Born and raised in Bloemfontein, du Plessis went to Grey College. After school, he studied piano under Joseph Stanford at Pretoria University and then honed his craft in Texas and Zurich. He returned to South Africa close to 20 years ago.

“The first person who gave me a full time job, back then, was Nataniël, the singer and stage personality; I still work with him. I have learnt so much from him in terms of his unrelenting work ethic. His standards are very high in terms of what he offers his public, always.

“He once said: If you live in a country where you weren’t born, sometimes it’s difficult to really make a contribution because people see you as a foreigner. And this is so true: Even though playing piano essentially has no language, the problem is that there is a matter of being able to contribute a little more. And that’s why I am still here.”

Piano was du Plessis’s first professional instrument. But “when I was little – before my voice broke, I used to sing. So the voice was my first instrument of making music. And then I played piano as well, but not so seriously, and then my voice broke and I was like: ‘Oh hell!

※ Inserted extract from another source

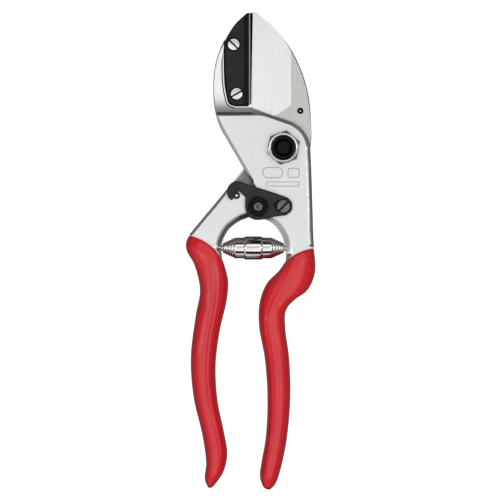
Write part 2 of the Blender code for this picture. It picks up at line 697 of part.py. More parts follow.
# ---- spring ------------------------------------------------------------------------------
def make_spring(mat):
    """A double volute spring as its outer envelope: widest coil in the middle, bored through."""
    half = (SPRING_RIGHT - SPRING_LEFT) / 2
    # (end of the coil from the middle, its radius), one for each coil of one half
    coils = [(4.0, 5.15), (8.6, 4.75), (9.8, 4.2), (11.0, 3.6), (12.2, 3.0), (half, 2.4)]
    side = []
    start = 0.0
    for end, radius in coils:
        side += [(radius, start), (radius, end)]
        start = end
    bore = 1.5
    loop = [(bore, -half)] + [(r, -x) for r, x in reversed(side[1:])] + side[1:] + [(bore, half)]
    spring = turned("volute_spring", loop, mat, (0, 0), 24)
    spring.location = ((SPRING_LEFT + SPRING_RIGHT) / 2 * MM, SPRING_AXIS_Y * MM, MID_PLANE * MM)
    spring.rotation_euler = (0, math.radians(90), 0)


def make_stud(name, seat, tip, mat):
    """A pin along x that holds one end of the spring."""
    stud = turned(name, pin_line(1.2, min(seat, tip), max(seat, tip), 0.3), mat, (0, 0), 16, False)
    stud.location = (0, SPRING_AXIS_Y * MM, MID_PLANE * MM)
    stud.rotation_euler = (0, math.radians(90), 0)


# ---- the whole tool ----------------------------------------------------------------------
def main():
    for obj in list(bpy.data.objects):
        bpy.data.objects.remove(obj)

    aluminium = material("forged_aluminium", (0.72, 0.73, 0.75), 0.38, 1.0)
    blade_steel = material("blade_steel", (0.55, 0.56, 0.58), 0.28, 1.0)
    steel = material("bright_steel", (0.62, 0.63, 0.65), 0.25, 1.0)
    zinc = material("plated_steel", (0.50, 0.51, 0.53), 0.30, 1.0)
    chrome = material("spring_chrome", (0.70, 0.71, 0.72), 0.12, 1.0)
    black = material("black_coating", (0.02, 0.02, 0.022), 0.35)
    vinyl = material("red_vinyl", (0.60, 0.015, 0.025), 0.28)

    anvil_grip = Grip(ANVIL_GRIP_EDGES, ANVIL_GRIP_BOW)
    blade_grip = Grip(BLADE_GRIP_EDGES, BLADE_GRIP_BOW)
    make_anvil_handle(anvil_grip, aluminium)
    make_grip("anvil_handle_grip", anvil_grip, vinyl)
    make_blade_handle(blade_grip, aluminium)
    make_grip("blade_handle_grip", blade_grip, vinyl)
    make_blade(blade_steel)
    make_anvil(black)
    for name, (x, y, slot_angle) in ANVIL_SCREWS.items():
        make_slotted_screw(name, (x, y), slot_angle, 3.6, 10.6, 12.3, 1.5, 2.7, steel)
    make_slotted_blade_screw(steel)
    turned("blade_dowel", pin_line(1.2, 4.5, 10.0), steel, BLADE_DOWEL, 16, False)
    make_pivot(steel, zinc)
    make_catch(black, steel, zinc)
    make_spring(chrome)
    make_stud("spring_stud_left", -28.3, -24.2, steel)
    make_stud("spring_stud_right", 3.5, -1.9, steel)


def make_slotted_blade_screw(mat):
    """The blade's fixing screw, driven from the back of the blade handle."""
    line = [(0, 3.0), (2.6, 3.0), (3.0, 3.35), (3.0, 4.4), (1.5, 4.4), (1.5, 9.7), (1.2, 10.0),
            (0, 10.0)]
    screw = turned("blade_screw", line, mat, BLADE_SCREW, 24, False)
    cut_slot(screw, "blade_screw_slot", BLADE_SCREW, 3.0, 8.0, 0.8, 0.6, 20.0)


main()
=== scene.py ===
"""The looks of the anvil pruner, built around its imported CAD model.

The tool lies on its back on a pale floor and the camera looks straight down on it, with the
blade's tip at the top of the picture. Outlines are in millimetres in the row's own frame and
become metres in the meshes; heights along z come from the CAD nodes.
"""
import math

import bmesh
import bpy
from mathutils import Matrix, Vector


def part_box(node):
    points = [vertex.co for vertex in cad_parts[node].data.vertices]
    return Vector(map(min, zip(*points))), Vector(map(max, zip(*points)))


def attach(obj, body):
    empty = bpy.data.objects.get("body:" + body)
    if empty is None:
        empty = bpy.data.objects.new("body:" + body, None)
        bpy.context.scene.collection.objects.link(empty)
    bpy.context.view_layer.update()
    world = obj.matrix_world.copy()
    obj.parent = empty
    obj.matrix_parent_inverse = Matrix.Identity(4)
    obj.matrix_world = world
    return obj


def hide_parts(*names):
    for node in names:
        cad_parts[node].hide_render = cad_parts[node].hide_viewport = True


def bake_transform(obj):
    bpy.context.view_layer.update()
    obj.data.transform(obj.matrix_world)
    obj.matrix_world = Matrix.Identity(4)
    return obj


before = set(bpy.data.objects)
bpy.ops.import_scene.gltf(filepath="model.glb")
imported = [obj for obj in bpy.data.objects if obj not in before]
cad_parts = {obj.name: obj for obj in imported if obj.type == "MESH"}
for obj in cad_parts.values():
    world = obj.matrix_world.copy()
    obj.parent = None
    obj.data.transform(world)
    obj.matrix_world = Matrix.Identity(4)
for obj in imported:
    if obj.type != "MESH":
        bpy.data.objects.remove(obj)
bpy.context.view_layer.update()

MM = 0.001
FINE = 0.7                 # spacing of the vertices along a smooth outline
CLEARANCE = 0.3
BLANK_STEPS = 7            # rings round a forging's rim
MOUTH_GAP = 0.1            # between an arm and its grip's mouth
SAME_POINT = 0.05          # points of an outline that lie closer count as one
ABOVE = 20.0               # where cutters that come in from the front end
SHARPEST_LEAN = 0.6        # keeps insets at sharp corners short
SCREW_HOLE, SCREW_SIDES = 1.8, 32
DOWEL_HOLE = 1.5
STUD_HOLE = 1.5
PIVOT_HOLE = 2.3
SHARP_ANGLE = 40.0         # sharpest edge that is still shaded smooth on forgings


# ---- places taken from the frame ---------------------------------------------------------
def back_of(node):
    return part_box(node)[0][2] / MM


def front_of(node):
    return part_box(node)[1][2] / MM


def centre_of(node):
    low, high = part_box(node)
    return ((low[0] + high[0]) / 2 / MM, (low[1] + high[1]) / 2 / MM)


ARM_BACK, ARM_FRONT = back_of("anvil_handle"), front_of("anvil_handle")
BLADE_BACK, BLADE_FRONT = back_of("blade"), front_of("blade")
ANVIL_BACK, ANVIL_FRONT = back_of("anvil"), front_of("anvil")
LEVER_BACK, LEVER_FRONT = back_of("catch_lever"), front_of("catch_lever")
NUT_BACK, NUT_FRONT = back_of("pivot_nut"), front_of("pivot_nut")
MID_PLANE = (back_of("anvil_handle_grip") + front_of("anvil_handle_grip")) / 2
HALF_GRIP = MID_PLANE - back_of("anvil_handle_grip")
PLATE_BACK = front_of("friction_washer") + CLEARANCE
RECESS_FLOOR = BLADE_BACK - CLEARANCE
ANVIL_FLOOR = ANVIL_BACK - CLEARANCE
JAW_BACK, JAW_FRONT = 3.2, 12.0
POCKET_LEDGE = 11.2
JAW_SHOULDER, JAW_SHOULDER_END = 14.0, 24.5
LEVER_SEAT = 17.2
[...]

What am I going to do now?!’

“I tried to play a bit of organ at university, but the piano was the only thing that really tickled me.”

Being a pianist who also does his own promotion is, he says, extremely difficult, but also quite liberating. “I am not the sort of artist who sits and practises and waits for the New York Philharmonic to phone me. They’ll never phone me because they don’t know I’m alive! But if I phone them, or if I do my own thing and make work for myself, then people are likely to say: ‘Yes, I think I’ve heard of you. Or I think I’ve heard your CD.’ The truth is, these days, it’s every man for himself.”

In 2010, du Plessis was named as Africa’s youngest ever Steinway artist, a status which comes with a responsibility to shine. But du Plessis has done more than shine. He’s given pianos new life, in the most astonishing of ways.

There’s a scene in the 2000 film Billy Elliott directed by Stephen Daldry in which a piano is chopped up into firewood. It’s like watching a murder. Du Plessis concurs. “A damaged piano is like a battered or neglected wife. And the value of a bit of a makeover or a visit to the hairdresser is huge.”

His playing tours all come with a bit of a side-show in which the piano is taken apart. “This developed out of my travels to different concert halls, where sometimes the pianos are in terrible shape,” he says. “I asked Ian Burgess-Simpson, a Steinway-trained technician, to come on board as a doctor who would resuscitate pianos all across the country.”

This healing process was conducted free of charge. “It comprises a tuning – which is like putting petrol into a car – with a full service, which is about going into the machine and replacing stuff, and fixing stuff … and you know what? We’ve had such incredible response from the instruments which were okay – they were satisfactory, and then all of a sudden, they’ve become Formula One racing cars.

“The venues are very happy to have this tour because it benefits them. But how does it benefit the audience? And that is how I thought of the idea of taking the piano apart in front of the audience. When we played in Cape Town for example, one old lady came to me with tears in her eyes. She said ‘I have been a member of this concert club for maybe 15 years. I have never been allowed to see the piano close up. I’ve never even touched it. I’ve never been allowed to go on stage, let alone see the inside.’

“We live in a society in which we can google everything. People don’t like not knowing. They want to open things up and find out how they work. With the piano, I invite people in. I talk, I explain the piece I play, so that it’s not all formal.”

The composer headlining the season at Auto and General Theatre on the Square this week is George Gershwin. “I love him,” Du Plessis is unequivocal. “He’s the universal standard for everyone from jazz saxophonists to opera singers to classical pianists. Gershwin’s one of those guys with one foot in the world of classics, one foot in the world of jazz, and people respect him for that.”

It’s a mixture of musical respect, intimate knowledge of the work and humour, not to mention improvisational fire that will make you fall in love with du Plessis.